## Start EXTRACTED MATERIAL

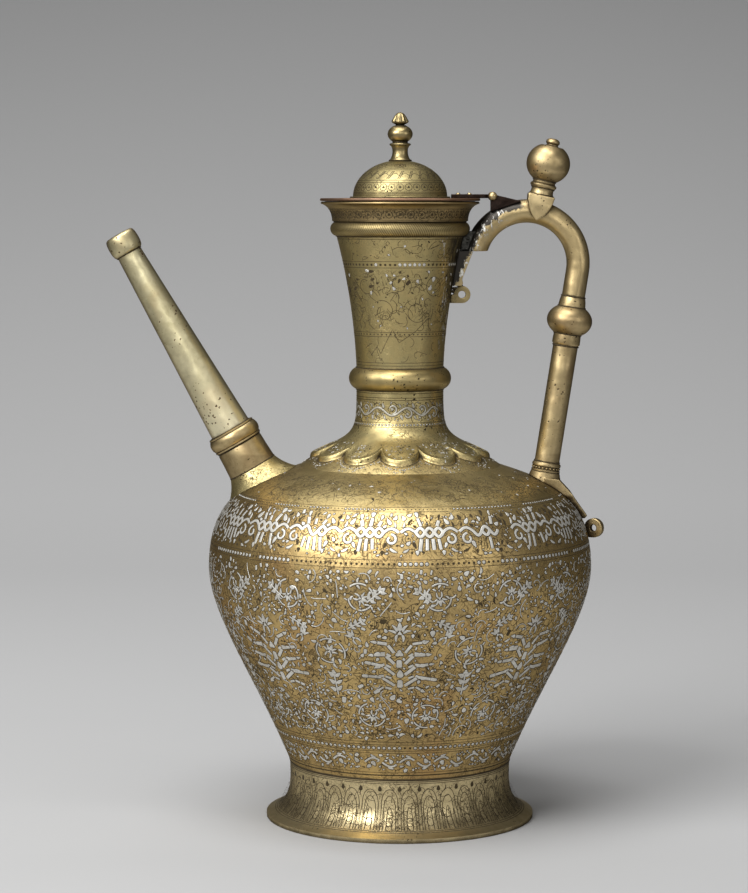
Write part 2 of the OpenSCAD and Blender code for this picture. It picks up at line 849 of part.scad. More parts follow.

## End EXTRACTED MATERIAL
## Start EXTRACTED MATERIAL

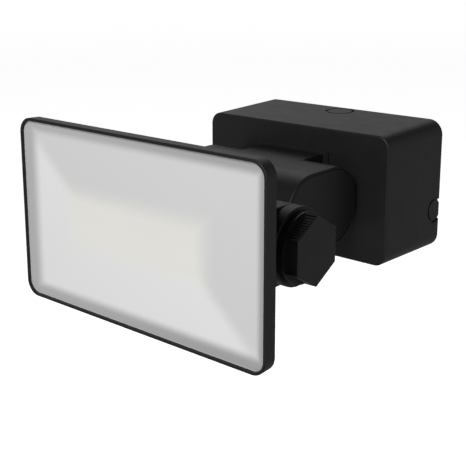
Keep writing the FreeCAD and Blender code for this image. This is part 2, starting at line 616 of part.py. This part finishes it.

## End EXTRACTED MATERIAL
## Start EXTRACTED MATERIAL

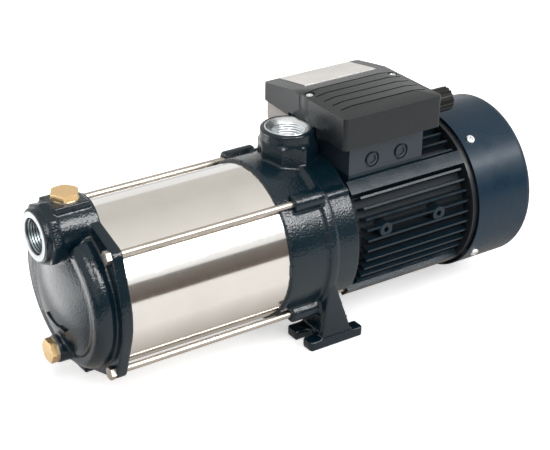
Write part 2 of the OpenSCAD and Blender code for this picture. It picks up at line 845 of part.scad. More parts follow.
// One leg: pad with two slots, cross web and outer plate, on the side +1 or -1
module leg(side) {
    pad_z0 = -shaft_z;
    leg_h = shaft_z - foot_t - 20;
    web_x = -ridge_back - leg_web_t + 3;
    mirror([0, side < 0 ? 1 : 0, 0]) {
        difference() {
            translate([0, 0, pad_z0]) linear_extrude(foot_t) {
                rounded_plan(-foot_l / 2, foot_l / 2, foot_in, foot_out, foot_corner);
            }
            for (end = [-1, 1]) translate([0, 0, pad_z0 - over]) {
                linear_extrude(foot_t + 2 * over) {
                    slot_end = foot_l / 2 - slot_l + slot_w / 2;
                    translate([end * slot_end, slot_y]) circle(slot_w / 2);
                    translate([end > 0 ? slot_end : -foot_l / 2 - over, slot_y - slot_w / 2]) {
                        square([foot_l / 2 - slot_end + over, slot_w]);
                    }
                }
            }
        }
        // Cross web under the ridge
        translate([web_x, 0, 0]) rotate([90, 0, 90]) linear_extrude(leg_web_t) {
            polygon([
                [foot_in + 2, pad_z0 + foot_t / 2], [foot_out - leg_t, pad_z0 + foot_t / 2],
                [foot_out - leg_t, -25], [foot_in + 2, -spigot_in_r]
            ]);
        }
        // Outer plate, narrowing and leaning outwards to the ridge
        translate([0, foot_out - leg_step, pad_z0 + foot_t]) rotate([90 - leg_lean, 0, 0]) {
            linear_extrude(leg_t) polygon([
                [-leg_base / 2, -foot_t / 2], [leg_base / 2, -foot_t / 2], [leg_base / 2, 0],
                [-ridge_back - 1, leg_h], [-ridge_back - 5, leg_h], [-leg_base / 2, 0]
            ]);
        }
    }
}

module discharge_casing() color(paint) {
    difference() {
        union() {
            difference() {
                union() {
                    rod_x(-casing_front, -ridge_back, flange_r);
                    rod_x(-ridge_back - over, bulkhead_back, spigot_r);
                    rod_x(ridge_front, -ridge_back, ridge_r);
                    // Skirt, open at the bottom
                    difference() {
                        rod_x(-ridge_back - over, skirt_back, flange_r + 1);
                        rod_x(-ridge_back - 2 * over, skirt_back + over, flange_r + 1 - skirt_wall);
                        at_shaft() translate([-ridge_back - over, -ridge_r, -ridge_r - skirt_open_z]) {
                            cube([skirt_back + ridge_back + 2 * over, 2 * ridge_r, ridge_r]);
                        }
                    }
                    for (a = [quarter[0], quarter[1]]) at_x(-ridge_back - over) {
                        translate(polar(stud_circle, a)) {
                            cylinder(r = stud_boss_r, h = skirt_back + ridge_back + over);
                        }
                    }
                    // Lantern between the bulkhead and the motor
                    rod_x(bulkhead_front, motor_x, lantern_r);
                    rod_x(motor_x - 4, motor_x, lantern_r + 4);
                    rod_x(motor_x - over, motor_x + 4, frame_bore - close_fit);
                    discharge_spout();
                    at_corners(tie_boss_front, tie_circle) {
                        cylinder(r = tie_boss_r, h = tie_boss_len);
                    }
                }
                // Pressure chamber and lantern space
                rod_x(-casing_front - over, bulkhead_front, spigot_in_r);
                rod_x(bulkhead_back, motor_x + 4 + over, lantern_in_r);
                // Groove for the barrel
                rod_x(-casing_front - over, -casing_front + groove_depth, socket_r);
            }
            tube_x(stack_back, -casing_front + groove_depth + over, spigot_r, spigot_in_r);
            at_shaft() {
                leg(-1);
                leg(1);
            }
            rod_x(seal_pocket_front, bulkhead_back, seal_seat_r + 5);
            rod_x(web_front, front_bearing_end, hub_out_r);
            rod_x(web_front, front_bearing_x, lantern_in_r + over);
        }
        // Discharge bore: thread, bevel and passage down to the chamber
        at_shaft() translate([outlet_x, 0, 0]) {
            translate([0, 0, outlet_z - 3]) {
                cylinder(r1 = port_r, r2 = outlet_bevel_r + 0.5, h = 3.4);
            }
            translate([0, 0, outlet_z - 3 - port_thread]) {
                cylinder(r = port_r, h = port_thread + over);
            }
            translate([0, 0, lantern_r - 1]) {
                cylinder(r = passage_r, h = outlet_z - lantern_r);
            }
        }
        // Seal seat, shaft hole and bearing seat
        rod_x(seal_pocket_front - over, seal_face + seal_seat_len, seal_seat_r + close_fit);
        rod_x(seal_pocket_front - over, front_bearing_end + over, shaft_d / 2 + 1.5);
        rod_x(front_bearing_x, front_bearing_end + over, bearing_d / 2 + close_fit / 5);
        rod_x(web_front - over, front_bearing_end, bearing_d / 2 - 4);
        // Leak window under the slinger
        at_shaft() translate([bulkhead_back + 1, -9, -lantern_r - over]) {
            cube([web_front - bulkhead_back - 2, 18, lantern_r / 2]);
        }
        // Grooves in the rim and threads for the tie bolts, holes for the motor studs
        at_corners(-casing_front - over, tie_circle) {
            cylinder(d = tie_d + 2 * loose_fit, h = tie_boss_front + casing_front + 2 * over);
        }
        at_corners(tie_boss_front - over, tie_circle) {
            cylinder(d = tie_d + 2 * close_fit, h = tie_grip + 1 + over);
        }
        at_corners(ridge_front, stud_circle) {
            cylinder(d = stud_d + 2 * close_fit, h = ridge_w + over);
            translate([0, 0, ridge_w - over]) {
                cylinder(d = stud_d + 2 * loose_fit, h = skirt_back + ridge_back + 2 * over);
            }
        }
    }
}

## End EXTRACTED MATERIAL

■ **GOAL**: Look through the records above and report how many lines hold the word "part", giving only the number.

■ **WRITTEN SOLUTION**: 3